Written request: Restate the entries word for word, omitting nothing.
-- Begin Data --
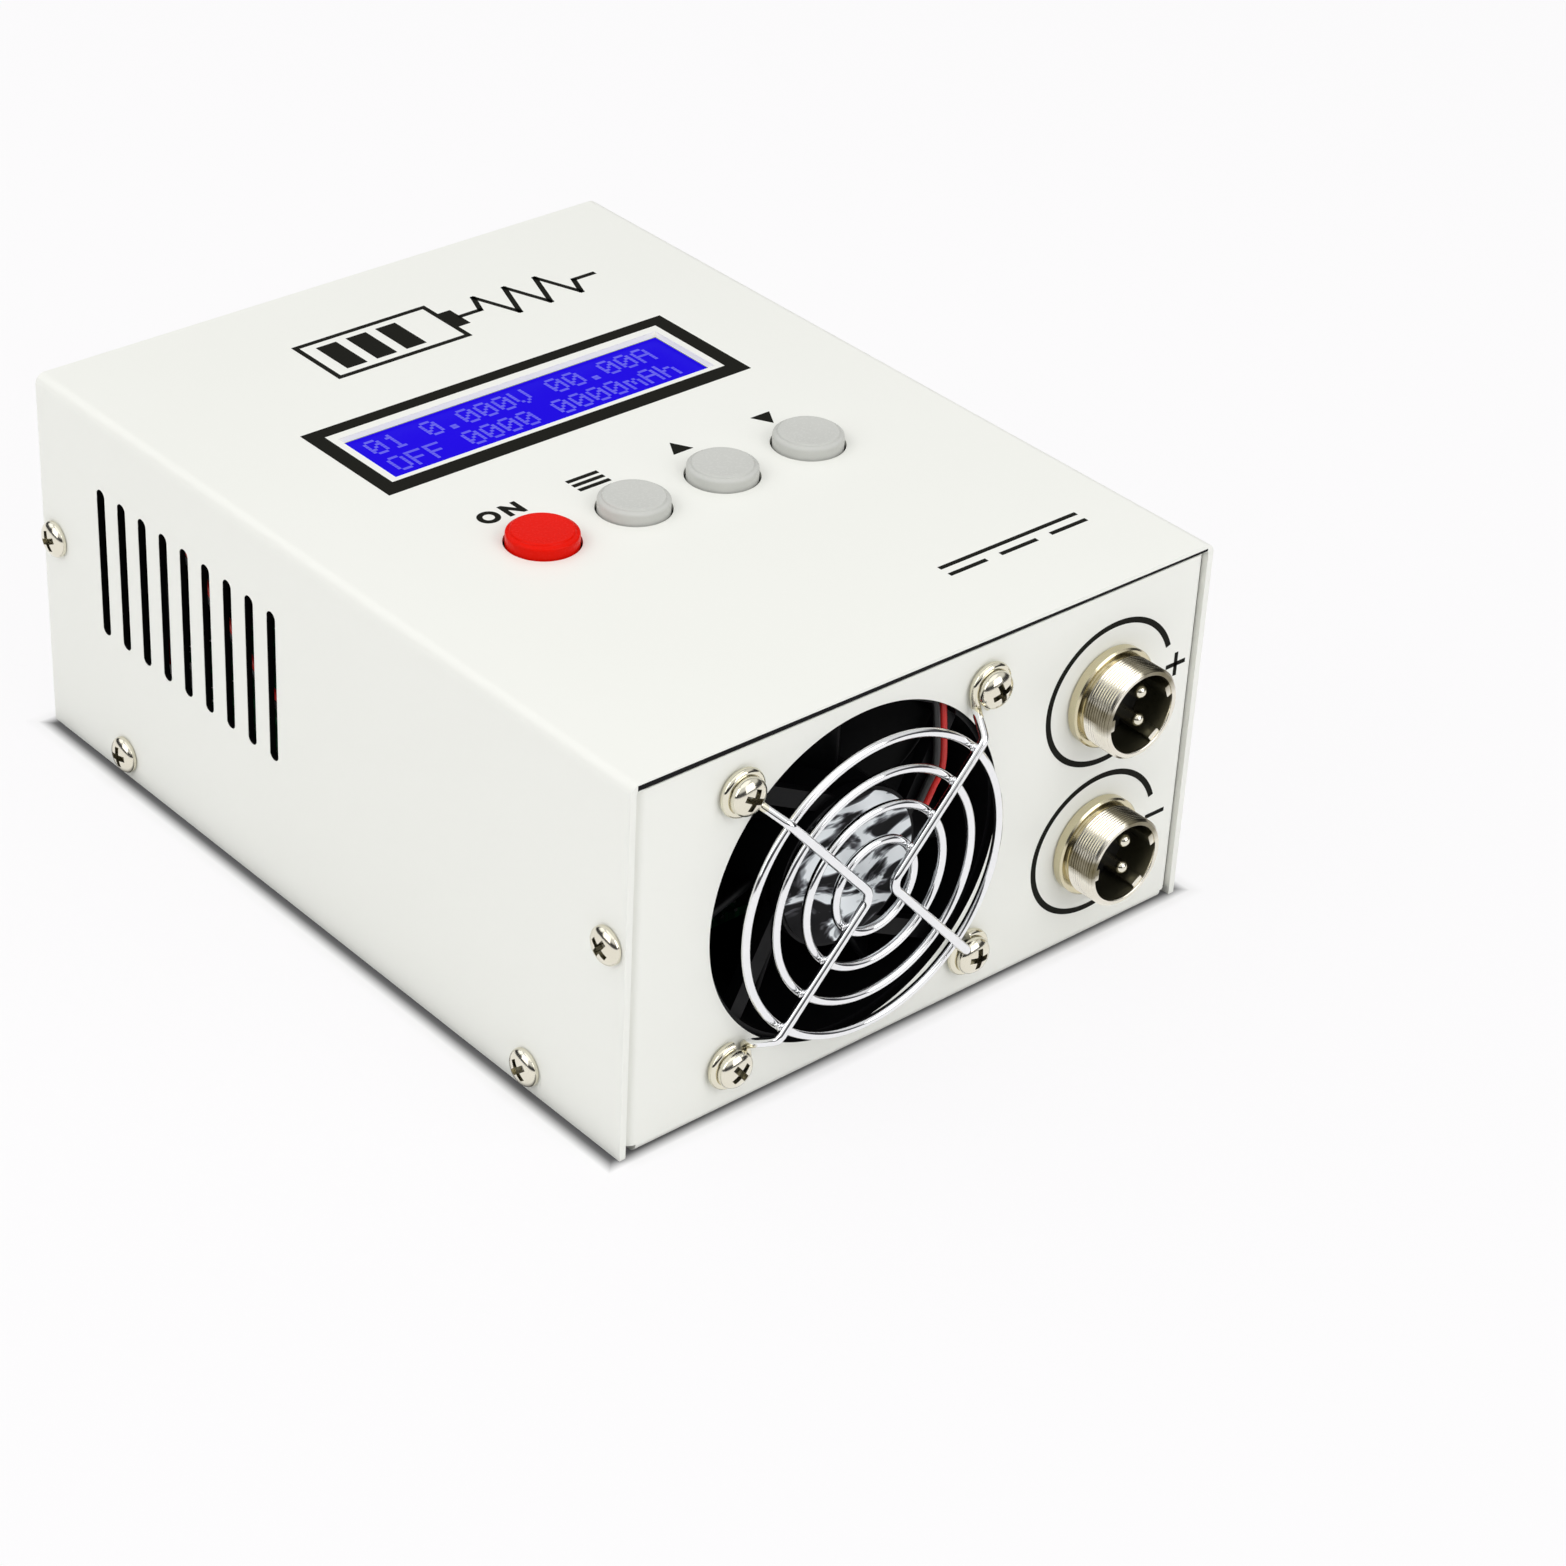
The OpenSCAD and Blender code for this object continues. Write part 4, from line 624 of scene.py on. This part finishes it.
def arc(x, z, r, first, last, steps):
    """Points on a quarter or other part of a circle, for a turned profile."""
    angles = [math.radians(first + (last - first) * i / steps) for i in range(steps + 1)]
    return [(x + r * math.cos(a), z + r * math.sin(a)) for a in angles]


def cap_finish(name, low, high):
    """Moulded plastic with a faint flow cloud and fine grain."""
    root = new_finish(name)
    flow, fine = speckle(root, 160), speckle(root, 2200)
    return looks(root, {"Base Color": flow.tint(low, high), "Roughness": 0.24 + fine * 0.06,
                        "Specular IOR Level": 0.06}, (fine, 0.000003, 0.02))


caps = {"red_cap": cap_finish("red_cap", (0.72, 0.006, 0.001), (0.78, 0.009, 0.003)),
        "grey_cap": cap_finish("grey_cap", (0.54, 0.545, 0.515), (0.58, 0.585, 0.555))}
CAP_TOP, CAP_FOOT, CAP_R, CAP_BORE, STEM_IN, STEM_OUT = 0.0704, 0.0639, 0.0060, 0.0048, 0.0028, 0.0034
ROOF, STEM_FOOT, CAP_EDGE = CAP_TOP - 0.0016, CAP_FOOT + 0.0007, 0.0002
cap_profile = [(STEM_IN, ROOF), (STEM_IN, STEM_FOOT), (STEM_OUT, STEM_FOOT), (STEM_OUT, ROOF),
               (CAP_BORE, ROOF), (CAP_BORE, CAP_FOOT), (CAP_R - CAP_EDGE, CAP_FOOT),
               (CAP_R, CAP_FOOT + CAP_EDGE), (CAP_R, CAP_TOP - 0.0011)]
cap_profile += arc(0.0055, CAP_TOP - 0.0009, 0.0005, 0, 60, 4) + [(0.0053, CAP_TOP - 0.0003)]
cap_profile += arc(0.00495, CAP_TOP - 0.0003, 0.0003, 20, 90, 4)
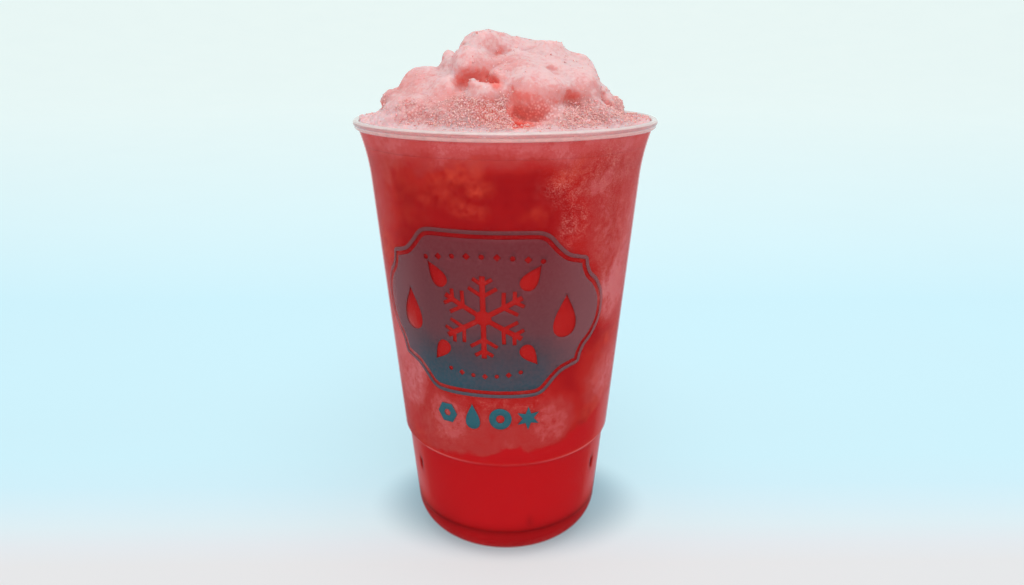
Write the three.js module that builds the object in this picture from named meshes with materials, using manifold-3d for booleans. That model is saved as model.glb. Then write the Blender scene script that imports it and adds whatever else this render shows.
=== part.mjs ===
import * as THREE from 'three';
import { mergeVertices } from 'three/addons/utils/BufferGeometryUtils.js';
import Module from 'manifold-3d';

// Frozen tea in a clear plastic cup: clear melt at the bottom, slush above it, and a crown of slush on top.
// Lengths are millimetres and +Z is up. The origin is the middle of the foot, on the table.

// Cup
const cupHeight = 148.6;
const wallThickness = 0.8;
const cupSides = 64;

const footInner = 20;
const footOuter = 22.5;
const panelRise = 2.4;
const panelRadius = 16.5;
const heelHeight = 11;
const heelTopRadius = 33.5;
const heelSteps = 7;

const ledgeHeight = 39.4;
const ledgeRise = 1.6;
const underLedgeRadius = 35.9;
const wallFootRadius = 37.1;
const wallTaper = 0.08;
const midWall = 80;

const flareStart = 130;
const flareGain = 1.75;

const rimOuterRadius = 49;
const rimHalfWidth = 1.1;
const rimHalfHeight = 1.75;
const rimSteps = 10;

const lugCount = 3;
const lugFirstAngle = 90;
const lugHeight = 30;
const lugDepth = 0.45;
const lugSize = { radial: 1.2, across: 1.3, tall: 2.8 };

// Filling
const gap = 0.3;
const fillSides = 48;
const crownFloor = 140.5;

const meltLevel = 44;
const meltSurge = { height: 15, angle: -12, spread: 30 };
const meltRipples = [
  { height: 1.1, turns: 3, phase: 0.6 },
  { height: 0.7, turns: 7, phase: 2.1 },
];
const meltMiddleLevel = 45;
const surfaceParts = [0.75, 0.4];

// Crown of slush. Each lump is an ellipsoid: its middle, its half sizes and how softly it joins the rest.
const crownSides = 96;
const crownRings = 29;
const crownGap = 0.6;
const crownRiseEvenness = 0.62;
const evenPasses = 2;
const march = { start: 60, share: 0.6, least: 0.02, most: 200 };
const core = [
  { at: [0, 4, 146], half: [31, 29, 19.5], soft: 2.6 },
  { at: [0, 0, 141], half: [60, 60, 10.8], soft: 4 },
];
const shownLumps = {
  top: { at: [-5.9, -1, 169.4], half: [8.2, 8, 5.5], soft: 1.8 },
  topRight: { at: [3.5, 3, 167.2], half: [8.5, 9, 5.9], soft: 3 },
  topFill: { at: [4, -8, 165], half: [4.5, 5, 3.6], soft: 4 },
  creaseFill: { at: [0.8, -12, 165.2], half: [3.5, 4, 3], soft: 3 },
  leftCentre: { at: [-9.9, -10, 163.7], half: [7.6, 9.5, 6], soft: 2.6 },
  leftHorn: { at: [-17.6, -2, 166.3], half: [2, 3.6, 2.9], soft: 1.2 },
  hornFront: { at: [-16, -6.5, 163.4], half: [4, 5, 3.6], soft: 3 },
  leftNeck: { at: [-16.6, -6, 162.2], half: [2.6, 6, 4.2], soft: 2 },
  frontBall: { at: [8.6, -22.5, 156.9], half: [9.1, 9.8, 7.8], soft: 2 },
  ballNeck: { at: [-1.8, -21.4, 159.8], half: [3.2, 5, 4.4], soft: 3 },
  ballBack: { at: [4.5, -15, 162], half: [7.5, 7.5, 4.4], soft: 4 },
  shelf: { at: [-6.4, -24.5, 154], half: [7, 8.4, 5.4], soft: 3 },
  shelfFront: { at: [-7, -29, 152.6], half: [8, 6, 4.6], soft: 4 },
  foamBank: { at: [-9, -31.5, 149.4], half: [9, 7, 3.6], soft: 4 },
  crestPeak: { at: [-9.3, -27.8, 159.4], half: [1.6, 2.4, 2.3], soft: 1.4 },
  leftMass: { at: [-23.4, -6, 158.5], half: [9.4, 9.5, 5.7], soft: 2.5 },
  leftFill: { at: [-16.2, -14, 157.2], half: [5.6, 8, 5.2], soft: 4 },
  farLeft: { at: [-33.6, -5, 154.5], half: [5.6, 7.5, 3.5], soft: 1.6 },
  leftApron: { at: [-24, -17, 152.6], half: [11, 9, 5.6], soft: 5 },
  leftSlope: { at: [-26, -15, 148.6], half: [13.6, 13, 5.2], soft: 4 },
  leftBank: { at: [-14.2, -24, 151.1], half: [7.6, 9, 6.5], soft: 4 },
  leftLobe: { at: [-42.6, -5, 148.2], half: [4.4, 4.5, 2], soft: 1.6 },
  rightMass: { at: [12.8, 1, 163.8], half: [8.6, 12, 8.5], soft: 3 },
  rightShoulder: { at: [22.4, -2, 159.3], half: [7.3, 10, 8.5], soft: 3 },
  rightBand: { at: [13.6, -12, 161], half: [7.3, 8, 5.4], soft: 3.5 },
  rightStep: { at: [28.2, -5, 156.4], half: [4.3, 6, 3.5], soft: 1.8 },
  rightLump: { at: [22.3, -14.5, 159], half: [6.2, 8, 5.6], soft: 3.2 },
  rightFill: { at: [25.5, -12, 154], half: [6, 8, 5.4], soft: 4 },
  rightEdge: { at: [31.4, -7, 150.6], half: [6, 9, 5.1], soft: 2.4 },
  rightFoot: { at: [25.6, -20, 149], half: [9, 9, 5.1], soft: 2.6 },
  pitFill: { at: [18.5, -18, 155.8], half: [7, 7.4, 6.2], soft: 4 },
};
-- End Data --
Right answer:
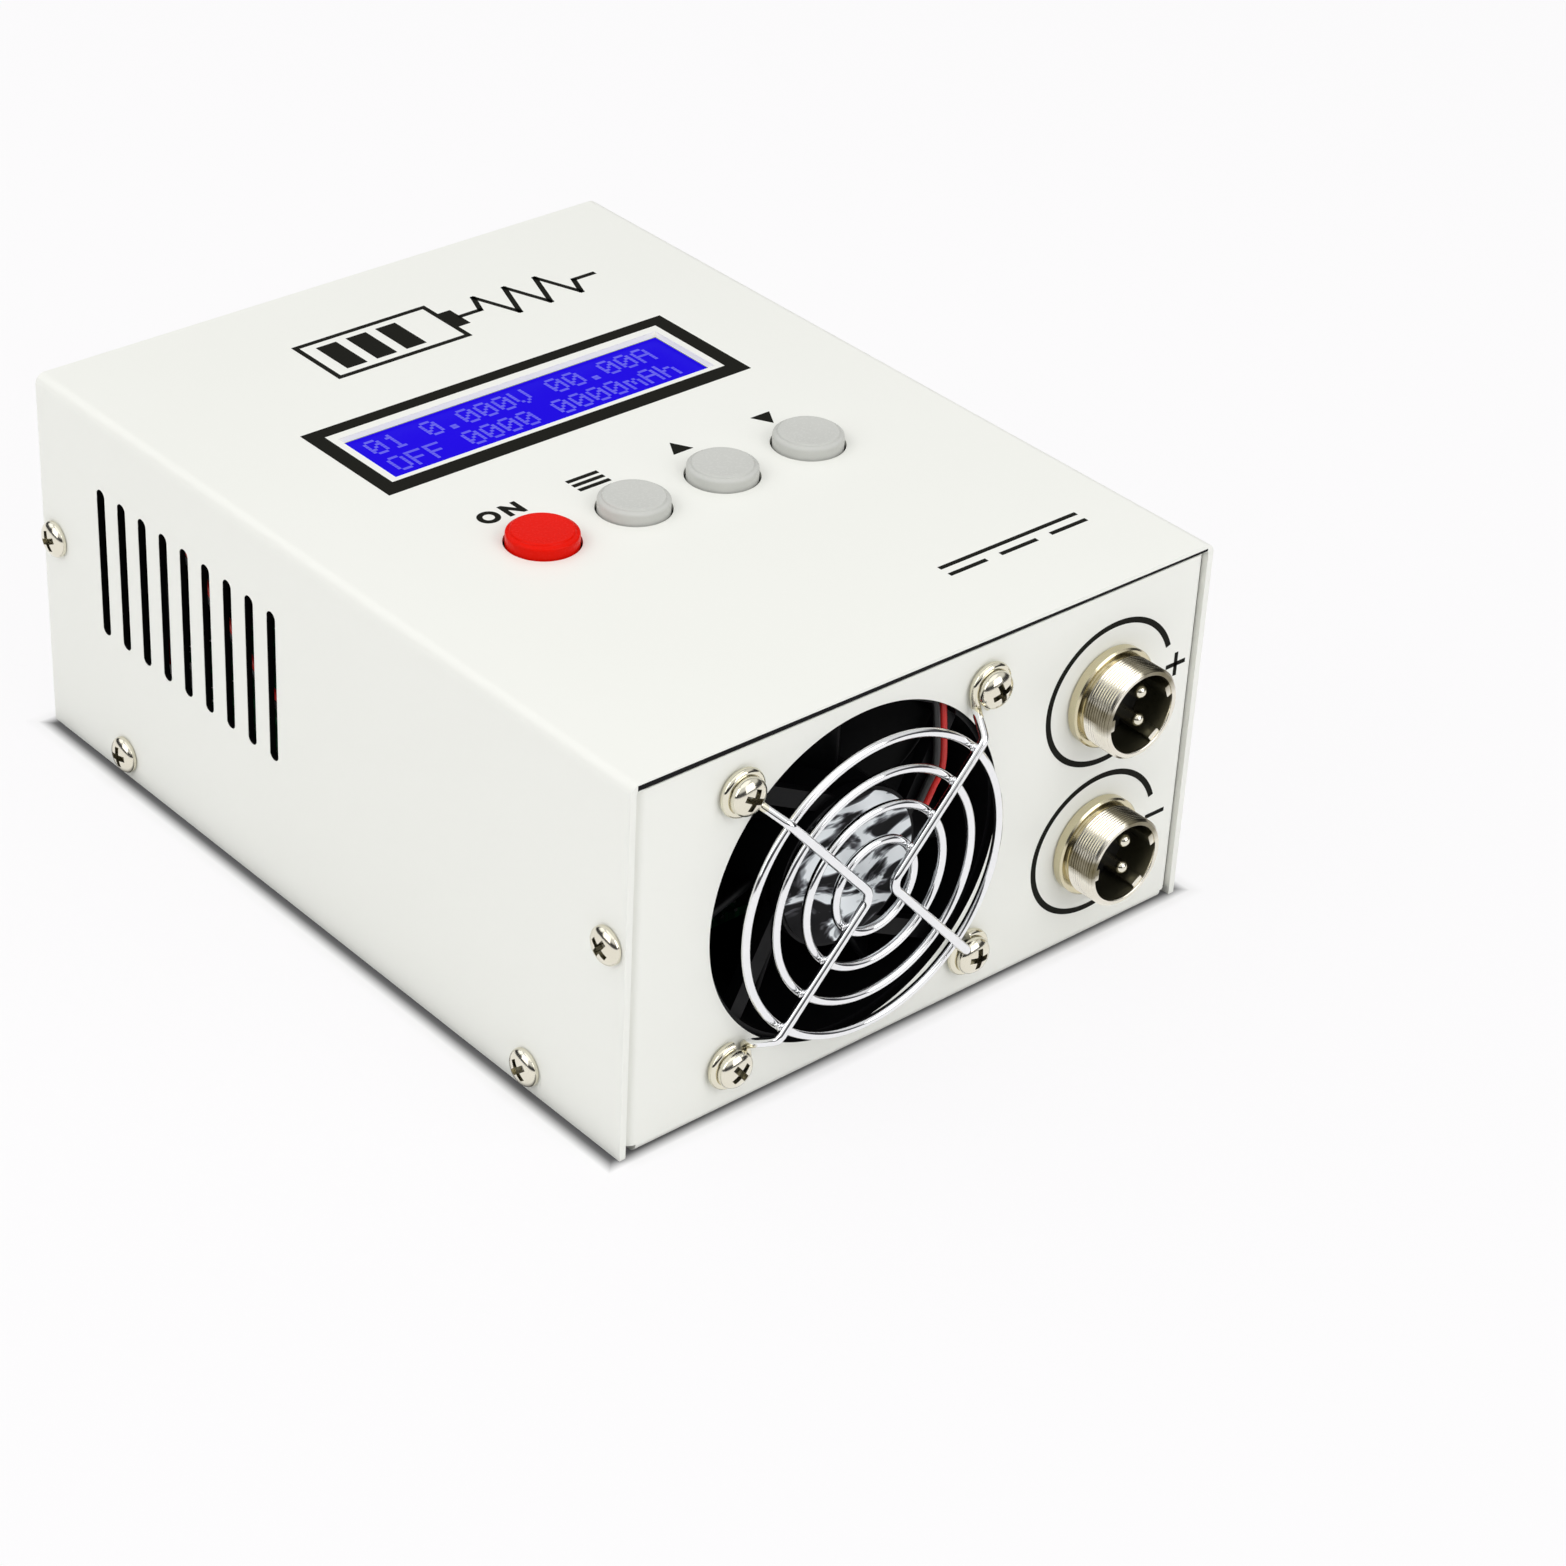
The OpenSCAD and Blender code for this object continues. Write part 4, from line 624 of scene.py on. This part finishes it.
def arc(x, z, r, first, last, steps):
    """Points on a quarter or other part of a circle, for a turned profile."""
    angles = [math.radians(first + (last - first) * i / steps) for i in range(steps + 1)]
    return [(x + r * math.cos(a), z + r * math.sin(a)) for a in angles]


def cap_finish(name, low, high):
    """Moulded plastic with a faint flow cloud and fine grain."""
    root = new_finish(name)
    flow, fine = speckle(root, 160), speckle(root, 2200)
    return looks(root, {"Base Color": flow.tint(low, high), "Roughness": 0.24 + fine * 0.06,
                        "Specular IOR Level": 0.06}, (fine, 0.000003, 0.02))


caps = {"red_cap": cap_finish("red_cap", (0.72, 0.006, 0.001), (0.78, 0.009, 0.003)),
        "grey_cap": cap_finish("grey_cap", (0.54, 0.545, 0.515), (0.58, 0.585, 0.555))}
CAP_TOP, CAP_FOOT, CAP_R, CAP_BORE, STEM_IN, STEM_OUT = 0.0704, 0.0639, 0.0060, 0.0048, 0.0028, 0.0034
ROOF, STEM_FOOT, CAP_EDGE = CAP_TOP - 0.0016, CAP_FOOT + 0.0007, 0.0002
cap_profile = [(STEM_IN, ROOF), (STEM_IN, STEM_FOOT), (STEM_OUT, STEM_FOOT), (STEM_OUT, ROOF),
               (CAP_BORE, ROOF), (CAP_BORE, CAP_FOOT), (CAP_R - CAP_EDGE, CAP_FOOT),
               (CAP_R, CAP_FOOT + CAP_EDGE), (CAP_R, CAP_TOP - 0.0011)]
cap_profile += arc(0.0055, CAP_TOP - 0.0009, 0.0005, 0, 60, 4) + [(0.0053, CAP_TOP - 0.0003)]
cap_profile += arc(0.00495, CAP_TOP - 0.0003, 0.0003, 20, 90, 4)
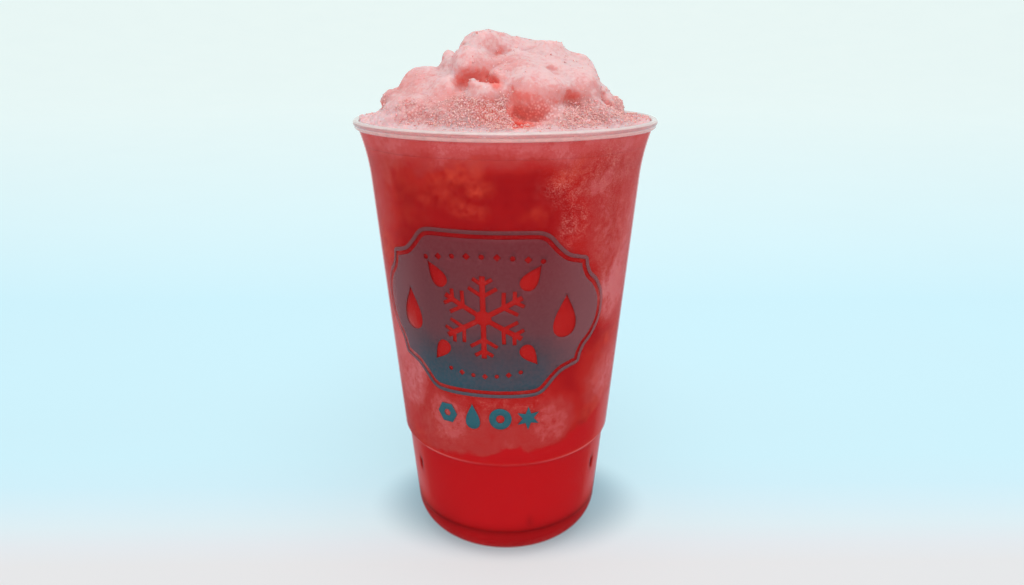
Write the three.js module that builds the object in this picture from named meshes with materials, using manifold-3d for booleans. That model is saved as model.glb. Then write the Blender scene script that imports it and adds whatever else this render shows.
=== part.mjs ===
import * as THREE from 'three';
import { mergeVertices } from 'three/addons/utils/BufferGeometryUtils.js';
import Module from 'manifold-3d';

// Frozen tea in a clear plastic cup: clear melt at the bottom, slush above it, and a crown of slush on top.
// Lengths are millimetres and +Z is up. The origin is the middle of the foot, on the table.

// Cup
const cupHeight = 148.6;
const wallThickness = 0.8;
const cupSides = 64;

const footInner = 20;
const footOuter = 22.5;
const panelRise = 2.4;
const panelRadius = 16.5;
const heelHeight = 11;
const heelTopRadius = 33.5;
const heelSteps = 7;

const ledgeHeight = 39.4;
const ledgeRise = 1.6;
const underLedgeRadius = 35.9;
const wallFootRadius = 37.1;
const wallTaper = 0.08;
const midWall = 80;

const flareStart = 130;
const flareGain = 1.75;

const rimOuterRadius = 49;
const rimHalfWidth = 1.1;
const rimHalfHeight = 1.75;
const rimSteps = 10;

const lugCount = 3;
const lugFirstAngle = 90;
const lugHeight = 30;
const lugDepth = 0.45;
const lugSize = { radial: 1.2, across: 1.3, tall: 2.8 };

// Filling
const gap = 0.3;
const fillSides = 48;
const crownFloor = 140.5;

const meltLevel = 44;
const meltSurge = { height: 15, angle: -12, spread: 30 };
const meltRipples = [
  { height: 1.1, turns: 3, phase: 0.6 },
  { height: 0.7, turns: 7, phase: 2.1 },
];
const meltMiddleLevel = 45;
const surfaceParts = [0.75, 0.4];

// Crown of slush. Each lump is an ellipsoid: its middle, its half sizes and how softly it joins the rest.
const crownSides = 96;
const crownRings = 29;
const crownGap = 0.6;
const crownRiseEvenness = 0.62;
const evenPasses = 2;
const march = { start: 60, share: 0.6, least: 0.02, most: 200 };
const core = [
  { at: [0, 4, 146], half: [31, 29, 19.5], soft: 2.6 },
  { at: [0, 0, 141], half: [60, 60, 10.8], soft: 4 },
];
const shownLumps = {
  top: { at: [-5.9, -1, 169.4], half: [8.2, 8, 5.5], soft: 1.8 },
  topRight: { at: [3.5, 3, 167.2], half: [8.5, 9, 5.9], soft: 3 },
  topFill: { at: [4, -8, 165], half: [4.5, 5, 3.6], soft: 4 },
  creaseFill: { at: [0.8, -12, 165.2], half: [3.5, 4, 3], soft: 3 },
  leftCentre: { at: [-9.9, -10, 163.7], half: [7.6, 9.5, 6], soft: 2.6 },
  leftHorn: { at: [-17.6, -2, 166.3], half: [2, 3.6, 2.9], soft: 1.2 },
  hornFront: { at: [-16, -6.5, 163.4], half: [4, 5, 3.6], soft: 3 },
  leftNeck: { at: [-16.6, -6, 162.2], half: [2.6, 6, 4.2], soft: 2 },
  frontBall: { at: [8.6, -22.5, 156.9], half: [9.1, 9.8, 7.8], soft: 2 },
  ballNeck: { at: [-1.8, -21.4, 159.8], half: [3.2, 5, 4.4], soft: 3 },
  ballBack: { at: [4.5, -15, 162], half: [7.5, 7.5, 4.4], soft: 4 },
  shelf: { at: [-6.4, -24.5, 154], half: [7, 8.4, 5.4], soft: 3 },
  shelfFront: { at: [-7, -29, 152.6], half: [8, 6, 4.6], soft: 4 },
  foamBank: { at: [-9, -31.5, 149.4], half: [9, 7, 3.6], soft: 4 },
  crestPeak: { at: [-9.3, -27.8, 159.4], half: [1.6, 2.4, 2.3], soft: 1.4 },
  leftMass: { at: [-23.4, -6, 158.5], half: [9.4, 9.5, 5.7], soft: 2.5 },
  leftFill: { at: [-16.2, -14, 157.2], half: [5.6, 8, 5.2], soft: 4 },
  farLeft: { at: [-33.6, -5, 154.5], half: [5.6, 7.5, 3.5], soft: 1.6 },
  leftApron: { at: [-24, -17, 152.6], half: [11, 9, 5.6], soft: 5 },
  leftSlope: { at: [-26, -15, 148.6], half: [13.6, 13, 5.2], soft: 4 },
  leftBank: { at: [-14.2, -24, 151.1], half: [7.6, 9, 6.5], soft: 4 },
  leftLobe: { at: [-42.6, -5, 148.2], half: [4.4, 4.5, 2], soft: 1.6 },
  rightMass: { at: [12.8, 1, 163.8], half: [8.6, 12, 8.5], soft: 3 },
  rightShoulder: { at: [22.4, -2, 159.3], half: [7.3, 10, 8.5], soft: 3 },
  rightBand: { at: [13.6, -12, 161], half: [7.3, 8, 5.4], soft: 3.5 },
  rightStep: { at: [28.2, -5, 156.4], half: [4.3, 6, 3.5], soft: 1.8 },
  rightLump: { at: [22.3, -14.5, 159], half: [6.2, 8, 5.6], soft: 3.2 },
  rightFill: { at: [25.5, -12, 154], half: [6, 8, 5.4], soft: 4 },
  rightEdge: { at: [31.4, -7, 150.6], half: [6, 9, 5.1], soft: 2.4 },
  rightFoot: { at: [25.6, -20, 149], half: [9, 9, 5.1], soft: 2.6 },
  pitFill: { at: [18.5, -18, 155.8], half: [7, 7.4, 6.2], soft: 4 },
};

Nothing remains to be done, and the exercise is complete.